The Language of Regulation
Gary Attle, Partner and Head of Education and Governance at Mills & Reeve LLP, explains terminology brought in by the Higher Education and Research Act 2017.
The Higher Education and Research Act 2017 (HERA2017) heralded in a new language for those working in this sector. We highlight in bold some of the new words and concepts in this briefing note. Their meaning and impact are likely to unfold over time.
A new regulator – the Office for Students – was established by HERA2017 and OfS set out what it was going to do in a Regulatory Framework. This was published in February 2018 and presented to Parliament.
We have previously highlighted and examined the concept of “reportable events”. As defined by the OfS, these are:
“any event or circumstance that, in the judgement of the OfS, materially affects or could materially affect the provider’s legal form or business model, and/or its willingness or ability to comply with its conditions of registration.”
There has been considerable debate in the sector over what is (or is not) – and what should (or should not) – be included in this concept. Readers will be aware that the OfS issued new guidance on 26 March 2020 with a revised explanation of what is included within the scope of this concept during the coronavirus pandemic.
Reportable events (whatever their scope) are circumstances which must be reported by a registered English Higher Education Provider to the regulator, the OfS. By contrast Notifications are complaints or concerns raised by others with the OfS which may be of interest to them. As the OfS website makes clear, the OfS has no direct role in dealing with disputes between students and higher education providers. However, the OfS will receive complaints from students, staff and other people and organisations. We would expect that a Notification would need to engage the OfS’s regulatory jurisdiction in some way for it to be considered by the OfS.
OfS will take such information into account in its general monitoring of registered providers as it confirms in paragraphs 145/6 of the Regulatory Framework:
“The OfS will also draw on information volunteered by providers and others, including whistleblowers, as well as any wider experience it gains through contact with that provider.
The OfS will seek input from students – this may be insights from lead indicators from the national student surveys, complaints raised with the OIA, or by inviting information from individual students and student bodies.”
Lead indicators are various chosen datasets which, as explained in the Regulatory Framework, “will provide signals of change in a provider’s circumstances”. The Regulatory Framework said (paragraph 136) that these were likely to include:
- overall student numbers and patterns that might suggest unplanned and/or unmanaged growth or contraction
- applications, offers and acceptances for students with different characteristics
- changes in student entry requirements and the qualifications profile of students on entry
- continuation and completion rates
- performance in the Teaching Excellence Framework
- degree and other outcomes, including differential outcomes for students with different characteristics, or where there is an unexpected and/or unexplained increase in the number of firsts or 2:1s awarded
- the number, nature or pattern of complaints to the OIA
- graduate employment and, in particular, progression to professional jobs and postgraduate study
- composite financial viability and sustainability indicators based on annual financial statements and forecasts
The OfS will consider the lead indicators – and other information – and consider “whether the provider is at increased risk of a breach of one or more of its ongoing conditions of registration.
These indicators are extremely important to how the OfS exercises its regulatory jurisdiction.

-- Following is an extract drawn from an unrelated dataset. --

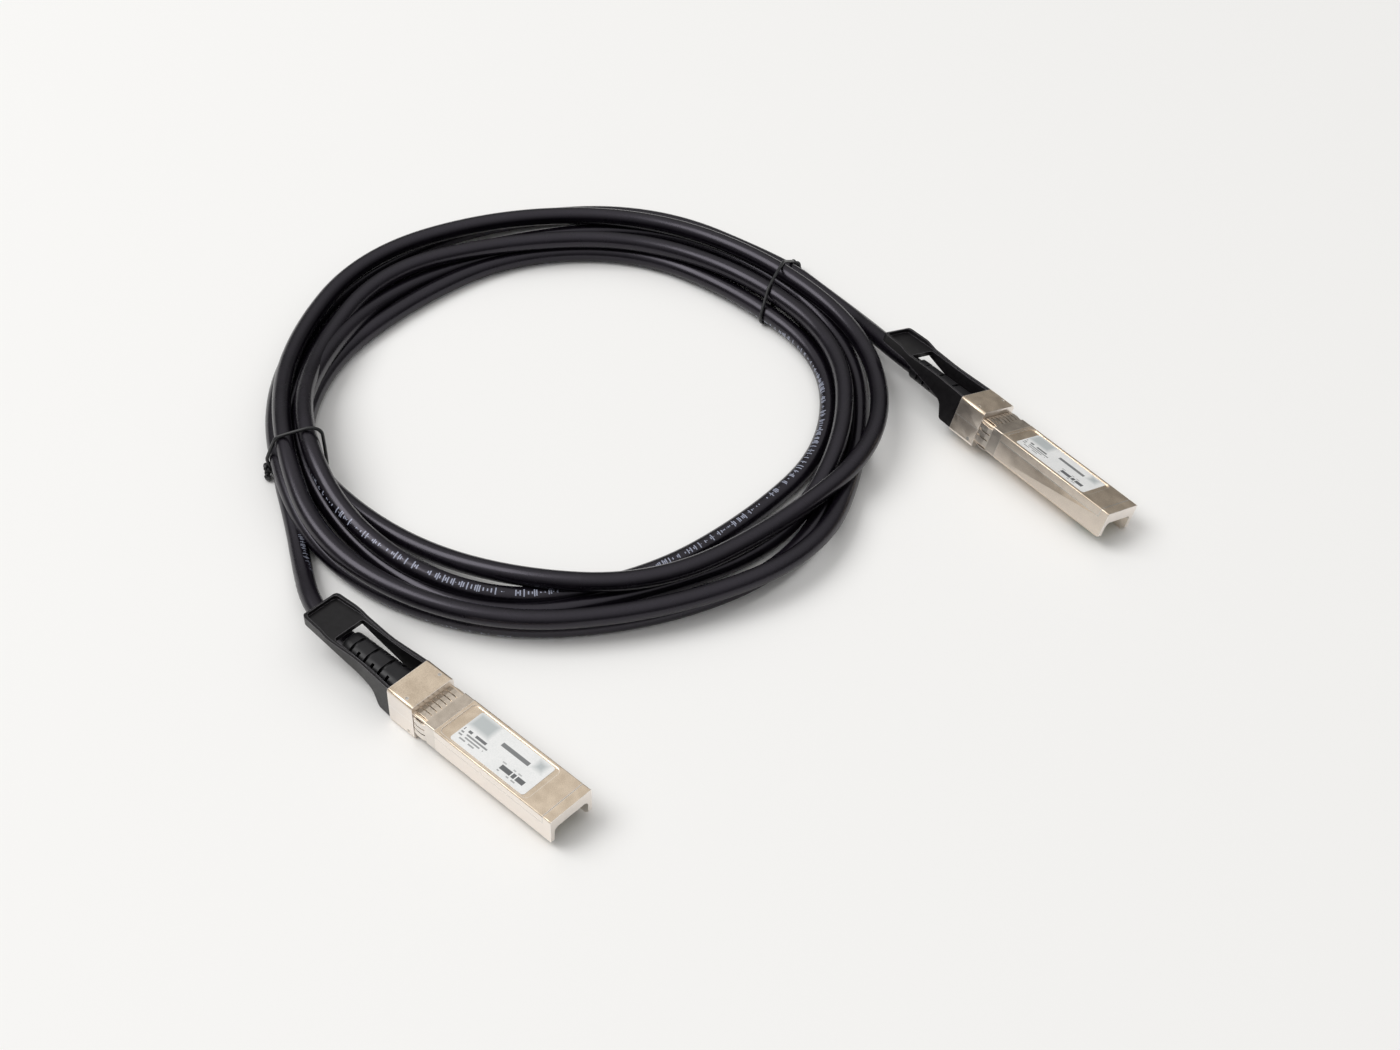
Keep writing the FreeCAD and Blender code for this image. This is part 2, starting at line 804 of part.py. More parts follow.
def coil_tie(angle, near, far):
    """Wire tie: a rounded loop round the turns, with its twisted end outside."""
    half = tie_wire / 2
    loop = along_y(rectangle((near - half, far + half), (0, tie_height), 4.5), (-half, half))
    inside = rectangle((near + half, far - half), (tie_wire, tie_height - tie_wire), 3.5)
    twist = box((far, far + tie_wire), (-half, tie_end_length), (tie_height / 2 - half, tie_height / 2 + half))
    tie = loop.cut(along_y(inside, (-1, 1))).fuse(twist)
    turned = Placement(Vector(*ring_centre, 0), Rotation(Vector(0, 0, 1), angle))
    return tie.transformed(turned.toMatrix())


os.makedirs("parts", exist_ok=True)

pieces = plug()
place_a = Placement(Vector(*end_a_place, shell_drop), Rotation())
turned = Rotation(*end_b_turn)
lift = -pieces["base_shell"].transformed(Placement(Vector(), turned).toMatrix()).BoundBox.ZMin
place_b = Placement(Vector(*end_b_place, lift), turned)

nodes = {}
for letter, place in (("a", place_a), ("b", place_b)):
    for name, piece in pieces.items():
        nodes[name + "_" + letter] = piece.transformed(place.toMatrix())

boot_end = Vector(-boot_rear, 0, axis_height)
exit_end = Vector(-boot_rear - exit_run, 0, axis_height)
for name, place, points in (("cable_tail_a", place_a, tail_a_points), ("cable_tail_b", place_b, tail_b_points)):
    first = [place.multVec(boot_end), place.multVec(exit_end)]
    print(name, "starts", first)
    nodes[name] = tube(first + [Vector(*point) for point in points], cable_diameter / 2)
nodes["cable_coil"] = cable_coil()
for name, (angle, near, far) in coil_ties.items():
    nodes[name] = coil_tie(angle, near, far)

for name, shape in nodes.items():
    shape.exportStep("parts/" + name + ".step")
print(len(nodes), "nodes")
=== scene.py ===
import math

import bmesh
import bpy
from mathutils import Euler, Matrix, Vector


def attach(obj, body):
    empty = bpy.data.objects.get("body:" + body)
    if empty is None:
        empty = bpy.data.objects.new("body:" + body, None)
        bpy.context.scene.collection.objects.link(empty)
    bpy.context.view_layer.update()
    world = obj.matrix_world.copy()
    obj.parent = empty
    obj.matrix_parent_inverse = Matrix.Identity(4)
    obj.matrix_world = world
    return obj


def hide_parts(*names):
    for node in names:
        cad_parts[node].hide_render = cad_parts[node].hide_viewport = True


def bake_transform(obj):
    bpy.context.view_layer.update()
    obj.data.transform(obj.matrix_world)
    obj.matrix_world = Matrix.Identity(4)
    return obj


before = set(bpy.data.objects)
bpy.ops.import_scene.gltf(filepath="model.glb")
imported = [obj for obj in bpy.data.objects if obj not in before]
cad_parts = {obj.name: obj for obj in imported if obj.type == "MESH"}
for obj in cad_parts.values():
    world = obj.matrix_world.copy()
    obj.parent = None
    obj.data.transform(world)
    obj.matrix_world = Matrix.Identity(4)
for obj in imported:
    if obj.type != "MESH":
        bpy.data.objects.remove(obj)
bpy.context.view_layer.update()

# ---- Paddle cards ------------------------------------------------------------------------------
# Each plug is built round a strip of glass-fibre circuit board under green
# solder mask. Ten gold-plated pads on each face of its front edge wipe the
# contacts in the port, and copper traces run back from them to the wires.
mm = 0.001                  # sizes are in millimetres, and the frame is in metres
same_point = 0.001 * mm     # corners as near as this are one corner
plug_spots = {
    # midway across the rear face, level with the bottom that slides in the port; and the turn
    "a": (Vector((-30.2, -92.4, 1.15)) * mm, Euler((0, 0, 0))),
    "b": (Vector((6.8, 86.4, 3.377)) * mm, Euler([math.radians(v) for v in (-17.9, 1.7, -7.7)])),
}
plug_places = {}
for letter, (spot, turn) in plug_spots.items():
    plug_places[letter] = Matrix.Translation(spot) @ turn.to_matrix().to_4x4() @ Matrix.Scale(mm, 4)
pad_pitch = 0.8
pads_in_row = 10
pad_size = (2.4, 0.56, 0.03)
pad_corner = 0.12
pad_from_edge = 0.35
late_pad_set_back = 0.3     # every third pad makes contact a little later
card_edge = 53.3
card_faces = (2.25, 3.25)   # heights of its two sides
trace_edge = (0.5, 0.6)     # how far across a lane the copper starts, softly


def add_node(tree, kind, inputs=(), **settings):
    """A shader node. An input is a number, a colour, or another node's output to link."""
    node = tree.nodes.new("ShaderNode" + kind)
    for name, value in settings.items():
        setattr(node, name, value)
    for name, value in dict(inputs).items():
        if isinstance(value, bpy.types.NodeSocket):
            tree.links.new(value, node.inputs[name])
        else:
            node.inputs[name].default_value = value
    return node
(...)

This was recently exemplified in what the OfS described as a “landmark victory” when it successfully defended a judicial review challenge in the High Court: R (on the application of Bloomsbury Institute Limited) -v- the Office for Students [2020] EWHC 580 (Admin), 12 March 2020. The legal proceedings had been brought by Bloomsbury Institute Limited which is a for-profit provider of business, law and accountancy courses. OfS had refused its application to be registered.
While this was a case of the OfS exercising its regulatory jurisdiction in respect of an institution seeking to get onto the Register of English Higher Education Providers, reference was made by the Judge to the Regulatory Framework and the lead indicators, in particular Student continuation and completion rates and rates of progression to professional employment or post-graduate study.
These datasets were included in the Condition B3 requirements of the conditions of registration and OfS had concluded that Bloomsbury Institute Limited had failed to satisfy the requirements. The institution had not been able to show that the OfS had erred in law in the application of its regulatory jurisdiction on the facts of that case.
The OfS has powers of intervention for institutions which are on the Register including:
- enhanced monitoring of providers
- imposing specific ongoing conditions of registration
- imposing formal sanctions:
- Monetary Penalties
- Suspension from the Register
- Deregistration
Each of these concepts will require close examination to understand their meaning and impact on registered higher education providers.